Admittedly, titles are not presently copyrightable under federal law. It is clear, however, that Congress has the power to protect literary titles under either the copyright or commerce clauses of the United States Constitution and has simply elected not to do so. Can it be inferred from this congressional inaction that the field is totally open or totally closed to protective action by the states?
Some clue to the answer is provided by the following language from Sears at page 231:
"An unpatentable article, like an article on which the patent has expired, is in the public domain and may be made and sold by whoever chooses to do so."
In Compco, supra, at page 237, the court said:
"To forbid copying would interfere with the federal policy, found in Art. I, § 8, cl. 8, of the Constitution and in the implementing federal statutes, of allowing free access to copy whatever the federal patent and copyright laws leave in the public domain."
Also in the Bulletin of The Copyright Society, supra, at page 300, the author states: "To distinguish between copyrightable and uncopyrightable writings would be contrary to the policy of the Constitution and the Copyright Act. Such a distinction would favor the proprietor of an uncopyrightable work by permitting perpetual protection." Columbia Broadcasting System, Inc. v. DeCosta, 377 F.2d 315 at page 319, asks and answers the question as follows:
"Does the language in Compco, `whatever the federal patent and copyright laws leave in the public domain', refer to creations that Congress has deliberately chosen not to protect or more broadly to those it has simply not protected, whether by choice or by chance? In the case of patents the two questions are coterminous, for Congress has deliberately chosen not to protect inventions lacking the element of originality, and an invention is thus either patentable or unprotectible. In the case of `writings' there is no such universal test of qualification. But Congress has established a procedural scheme of protection by notice and registration. The necessary implication of this approach, we conclude, is that, absent compliance with the scheme, the federal policy favoring free dissemination of intellectual creations prevails. Thus, if a `writing' is within the scope of the constitutional clause, and Congress has not protected it, whether deliberately or by unexplained omission, it can be freely copied. See Cheney Bros. v. Doris Silk Corp., 2 Cir., 1929, 35 F.2d 279."

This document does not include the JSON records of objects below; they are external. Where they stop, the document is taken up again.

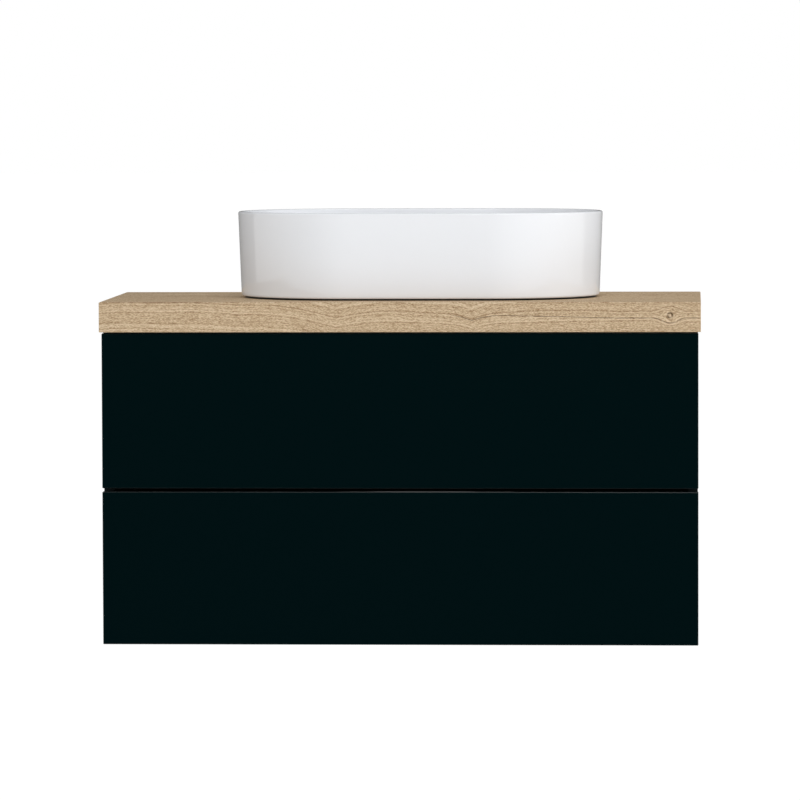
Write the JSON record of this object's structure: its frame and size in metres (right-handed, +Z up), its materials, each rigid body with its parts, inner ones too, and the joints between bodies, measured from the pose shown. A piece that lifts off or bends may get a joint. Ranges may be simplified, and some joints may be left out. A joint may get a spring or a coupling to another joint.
{
  "type": "vessel sink on vanity",
  "caption": "Wall-hung bathroom vanity with push-to-open drawers, an oak-decor worktop and an oval ceramic vessel basin with its click-clack waste and bottle trap.",
  "frame": {"origin": "centre of the wall rail's line of screw holes, on the wall plane", "axes": "+X to the right along the worktop, +Y into the wall, +Z up; the drawer fronts face -Y"},
  "size_m": [1, 0.5, 0.717],
  "materials": {
    "oak_decor": "oak-decor laminate with a fine embossed grain",
    "petrol_lacquer": "near-black petrol matt lacquer on board",
    "carcass_board": "dark melamine-faced board",
    "box_board": "pale grey melamine-faced board",
    "white_ceramic": "white gloss glaze",
    "chrome": "bright chrome plate",
    "zinc_steel": "bright zinc-plated steel",
    "white_plastic": "moulded white polypropylene",
    "grey_plastic": "moulded grey plastic"
  },
  "bodies": {
    "cabinet": {"back_panel": "carcass_board", "basin": "white_ceramic", "bottle_trap": "white_plastic", "bottom_panel": "carcass_board", "front_rail": "carcass_board", "hanger_hooks": "zinc_steel", "hanger_housings": "grey_plastic", "lower_runner_outer": "zinc_steel", "push_latch_plungers": "grey_plastic", "push_latches": "grey_plastic", "rear_rail": "carcass_board", "side_panel_left": "carcass_board", "side_panel_right": "carcass_board", "trap_fittings": "white_plastic", "upper_runner_outer": "zinc_steel", "wall_rail": "zinc_steel", "waste_body": "chrome", "waste_nut": "chrome", "worktop": "oak_decor", "worktop_brackets": "zinc_steel"},
    "lower_inner_cages": {"lower_cages_inner": "grey_plastic"},
    "lower_outer_cages": {"lower_cages_outer": "grey_plastic"},
    "lower_drawer": {"lower_drawer_back": "box_board", "lower_drawer_bottom": "box_board", "lower_drawer_front": "petrol_lacquer", "lower_drawer_inner_front": "box_board", "lower_drawer_side_left": "box_board", "lower_drawer_side_right": "box_board", "lower_runner_inner": "zinc_steel"},
    "lower_middle_members": {"lower_runner_middle": "zinc_steel"},
    "upper_drawer": {"siphon_surround": "grey_plastic", "upper_drawer_back": "box_board", "upper_drawer_bottom": "box_board", "upper_drawer_front": "petrol_lacquer", "upper_drawer_inner_front": "box_board", "upper_drawer_side_left": "box_board", "upper_drawer_side_right": "box_board", "upper_runner_inner": "zinc_steel"},
    "upper_inner_cages": {"upper_cages_inner": "grey_plastic"},
    "upper_outer_cages": {"upper_cages_outer": "grey_plastic"},
    "upper_middle_members": {"upper_runner_middle": "zinc_steel"},
    "plug": {"waste_plug": "chrome"}
  },
  "joints": [
    {"name": "upper_drawer_slide", "type": "slide", "parent": "cabinet", "child": "upper_drawer", "axis": [0, -1, 0], "range_m": [-0.002, 0.4]},
    {"name": "upper_middle_members_slide", "type": "slide", "parent": "cabinet", "child": "upper_middle_members", "axis": [0, -1, 0], "range_m": [-0.001, 0.2]},
    {"name": "upper_outer_cages_slide", "type": "slide", "parent": "cabinet", "child": "upper_outer_cages", "axis": [0, -1, 0], "range_m": [-0.0005, 0.1]},
    {"name": "upper_inner_cages_slide", "type": "slide", "parent": "cabinet", "child": "upper_inner_cages", "axis": [0, -1, 0], "range_m": [-0.0015, 0.3]},
    {"name": "lower_drawer_slide", "type": "slide", "parent": "cabinet", "child": "lower_drawer", "axis": [0, -1, 0], "range_m": [-0.002, 0.4]},
    {"name": "lower_middle_members_slide", "type": "slide", "parent": "cabinet", "child": "lower_middle_members", "axis": [0, -1, 0], "range_m": [-0.001, 0.2]},
    {"name": "lower_outer_cages_slide", "type": "slide", "parent": "cabinet", "child": "lower_outer_cages", "axis": [0, -1, 0], "range_m": [-0.0005, 0.1]},
    {"name": "lower_inner_cages_slide", "type": "slide", "parent": "cabinet", "child": "lower_inner_cages", "axis": [0, -1, 0], "range_m": [-0.0015, 0.3]},
    {"name": "plug_lift", "type": "slide", "parent": "cabinet", "child": "plug", "axis": [0, 0, 1], "range_m": [0, 0.008]}
  ],
  "couplings": [
    {"joint": "upper_middle_members_slide", "follows": "upper_drawer_slide", "ratio": 0.5},
    {"joint": "upper_outer_cages_slide", "follows": "upper_drawer_slide", "ratio": 0.25},
    {"joint": "upper_inner_cages_slide", "follows": "upper_drawer_slide", "ratio": 0.75},
    {"joint": "lower_middle_members_slide", "follows": "lower_drawer_slide", "ratio": 0.5},
    {"joint": "lower_outer_cages_slide", "follows": "lower_drawer_slide", "ratio": 0.25},
    {"joint": "lower_inner_cages_slide", "follows": "lower_drawer_slide", "ratio": 0.75}
  ]
}
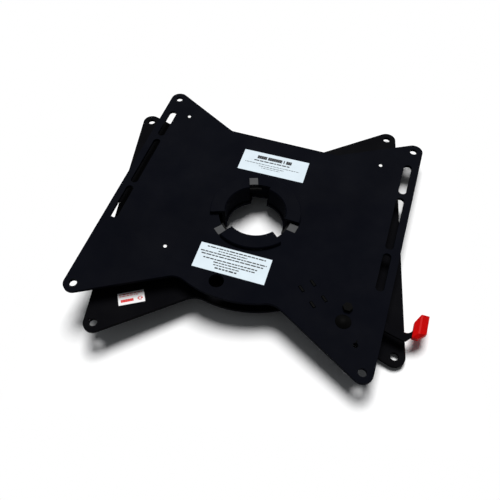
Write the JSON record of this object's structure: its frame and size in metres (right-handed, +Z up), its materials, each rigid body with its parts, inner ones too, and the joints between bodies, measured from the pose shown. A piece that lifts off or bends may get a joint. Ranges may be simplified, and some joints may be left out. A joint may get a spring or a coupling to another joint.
{
  "type": "swivel seat base",
  "caption": "Swivel seat base: two black steel plates that turn on a lugged hub, with a sprung side lever and red grip that release the latch.",
  "frame": {"origin": "centre of the base plate's bolt pattern, on the swivel's axis, at the base plate's underside", "axes": "+Z up along the swivel's axis, X and Y along the sides of the base plate's bolt pattern"},
  "size_m": [0.425, 0.4188, 0.0315],
  "materials": {
    "black_steel": "satin",
    "bright_steel": "satin",
    "zinc": "satin",
    "black_zinc": "satin",
    "grey_plastic": "matte",
    "black_plastic": "matte",
    "stud_white": "matte",
    "red_plastic": "gloss",
    "label_blue": "satin",
    "label_white": "satin"
  },
  "bodies": {
    "base": {"base_plate": "black_steel", "hub": "black_steel", "hub_rivets": "bright_steel", "spacer_ring": "black_steel", "index_ring": "black_steel", "slip_ring": "black_plastic", "base_label": "label_white"},
    "seat": {"seat_plate": "black_steel", "guide_pads": "grey_plastic", "glide_studs": "stud_white", "upper_label": "label_blue", "lower_label": "label_blue", "pivot_bolt": "black_zinc", "pivot_washer": "zinc", "pivot_nut": "zinc", "stop_screw": "black_zinc", "stop_nut": "zinc", "inner_guide": "black_zinc", "outer_guide": "black_zinc", "return_spring": "black_zinc"},
    "lever": {"lever": "black_steel", "drive_pin": "bright_steel", "grip": "red_plastic"},
    "latch": {"latch_bar": "bright_steel"}
  },
  "joints": [
    {"name": "swivel", "type": "hinge", "parent": "base", "child": "seat", "pos_m": [0, 0, 0], "axis": [0, 0, 1], "continuous": true},
    {"name": "lever_pivot", "type": "hinge", "parent": "seat", "child": "lever", "pos_m": [0.1115, -0.14044, 0.0171], "axis": [0, 0, 1], "range_deg": [0, 12], "stiffness_Nm_per_rad": 0.3, "deforming": ["return_spring"]},
    {"name": "latch_slide", "type": "slide", "parent": "seat", "child": "latch", "axis": [0.5754, -0.8179, 0], "range_m": [0, 0.0038]}
  ],
  "couplings": [
    {"joint": "latch_slide", "follows": "lever_pivot", "m_per_rad": 0.01767}
  ]
}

In Sears, at page 232 [11 L.Ed.2d at page 667], the court did appear to reserve to the states a limited area as follows: "Doubtless a State may, in appropriate circumstances, require that goods, whether patented or unpatented, be labeled or that other precautionary steps be taken to prevent customers from being misled as to the source, just as it may protect businesses in the use of their trademarks, labels, or distinctive dress in the packaging of goods so as to prevent others, by imitating such markings, from misleading purchasers as to the source of the goods."

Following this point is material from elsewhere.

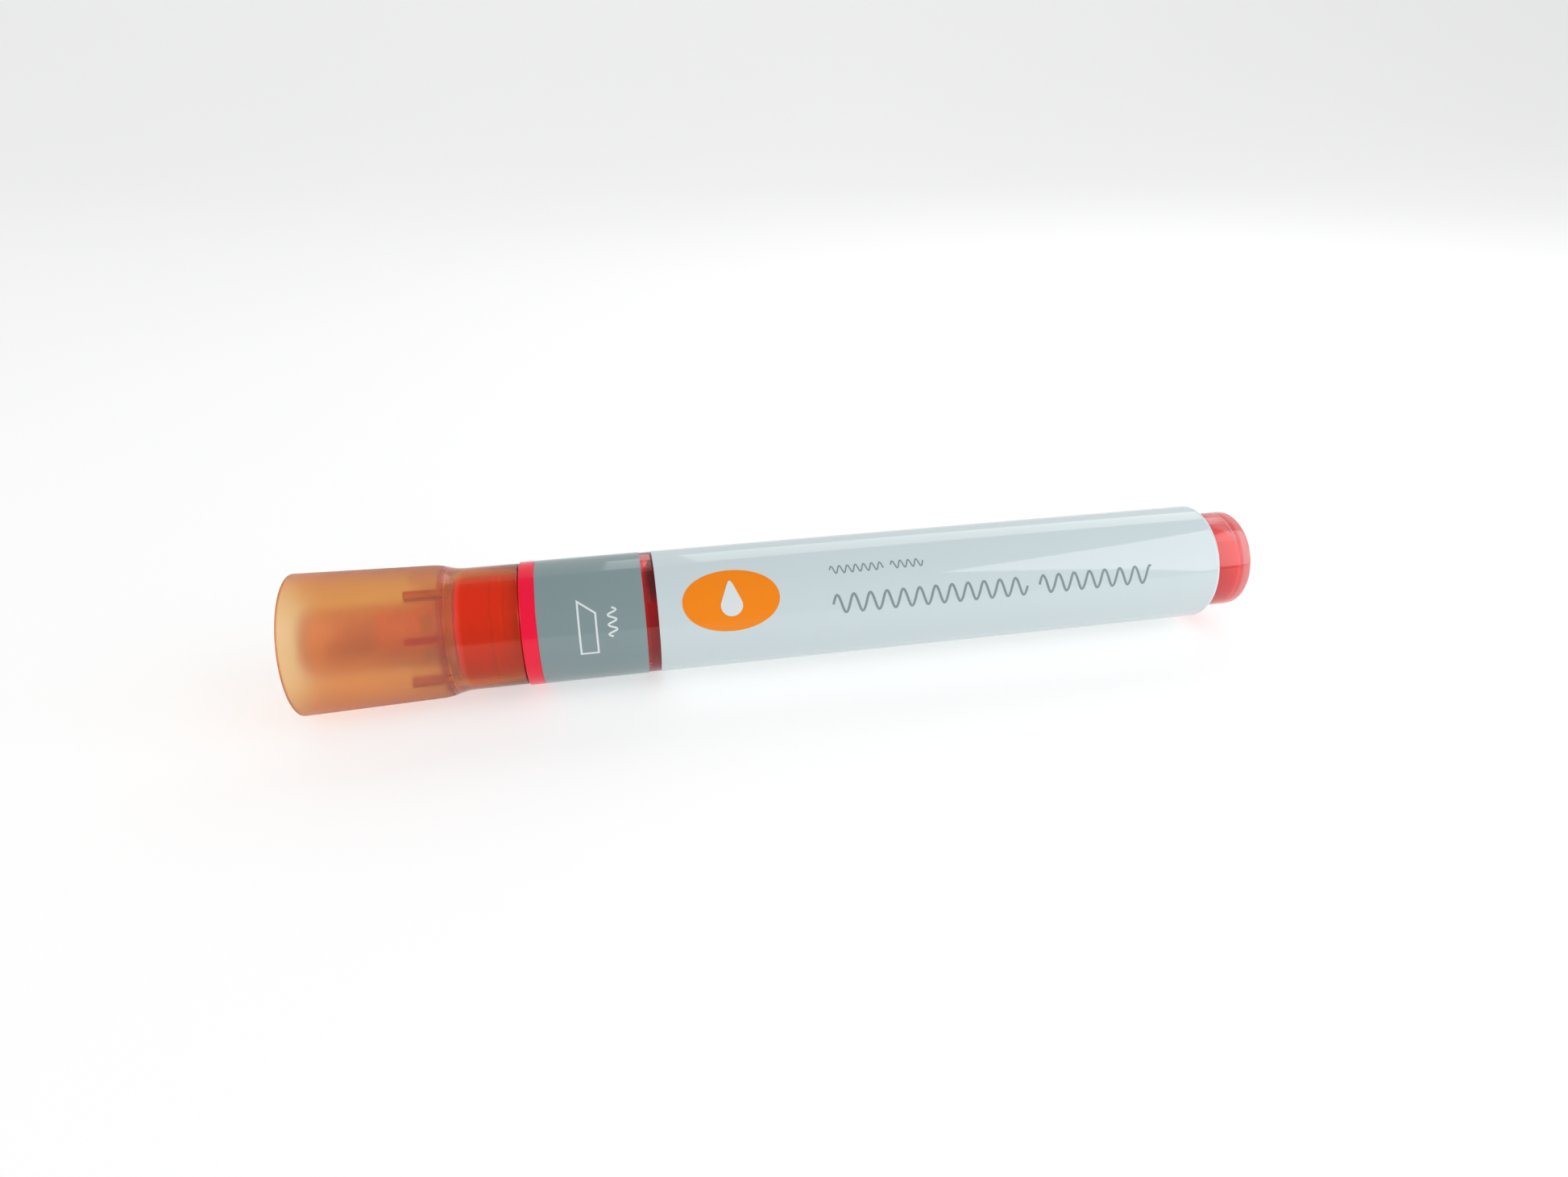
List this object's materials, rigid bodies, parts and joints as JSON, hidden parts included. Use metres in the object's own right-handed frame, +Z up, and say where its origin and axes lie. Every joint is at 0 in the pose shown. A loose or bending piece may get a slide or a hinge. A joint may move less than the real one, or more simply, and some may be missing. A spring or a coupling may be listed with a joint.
{
  "type": "whiteboard marker",
  "caption": "Round whiteboard marker with a pull-off flared translucent cap over a chisel nib, a clear ink tank, a printed film sleeve and a posting stub at the tail.",
  "frame": {"origin": "middle of the marker's length, on the surface it lies on, straight below its axis", "axes": "+X along the pen from the cap to the posting stub, +Z up, the pen's axis parallel to X at the height of the cap mouth's radius"},
  "size_m": [0.1354, 0.019, 0.0189],
  "materials": {
    "clear_plastic": "clear",
    "plug_plastic": "clear, tinted by the ink",
    "red_plastic": "gloss",
    "holder_plastic": "satin",
    "felt": "soaked fibre",
    "wick_fibre": "soaked fibre",
    "collector_plastic": "satin, stained by the ink",
    "seal_plastic": "satin, stained by the ink",
    "ink_red": "liquid",
    "band_film": "printed film",
    "label_film": "printed film",
    "cap_orange": "frosted skirt, polished sleeve",
    "inner_orange": "frosted"
  },
  "bodies": {
    "pen": {"barrel": "clear_plastic", "tail_plug": "plug_plastic", "front_section": "red_plastic", "nib_holder": "holder_plastic", "nib": "felt", "wick": "wick_fibre", "collector": "collector_plastic", "tank_seal": "seal_plastic", "ink": "ink_red", "band_label": "band_film", "main_label": "label_film"},
    "cap": {"cap_shell": "cap_orange", "inner_cap": "inner_orange"}
  },
  "joints": [
    {"name": "cap_pull", "type": "slide", "parent": "pen", "child": "cap", "axis": [-1, 0, 0], "range_m": [0, 0.04]}
  ]
}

Heretofore California has provided protection to titles on two separate theories (1) the so-called "passing off" theory whereby a competitor was prevented from practices designed to "pass off" his works to the public as if they were those of another ( Curtis and Jackson, supra; Gordon v. Warner Bros. Pictures, Inc., 269 Cal.App.2d 31 [ 74 Cal.Rptr. 499]) and (2) the misappropriation theory under which the courts recognized a property right in a title which would support an award for damages for misappropriation. This latter theory found expression in the following language from Johnston v. 20th Century-Fox Film Corp., 82 Cal.App.2d 796 at page 808 [ 187 P.2d 474]: "However, a person may have a property right and the right to the exclusive use of arbitrary or fictitious or fanciful or artificial or technical names or titles. They have a special significance. They are creations of the mind. Words which are generic and descriptive in their ordinary application may, when not used in a generic or descriptive sense, be the subject of a property right and the right of exclusive use." (Also see Civ. Code, § 980)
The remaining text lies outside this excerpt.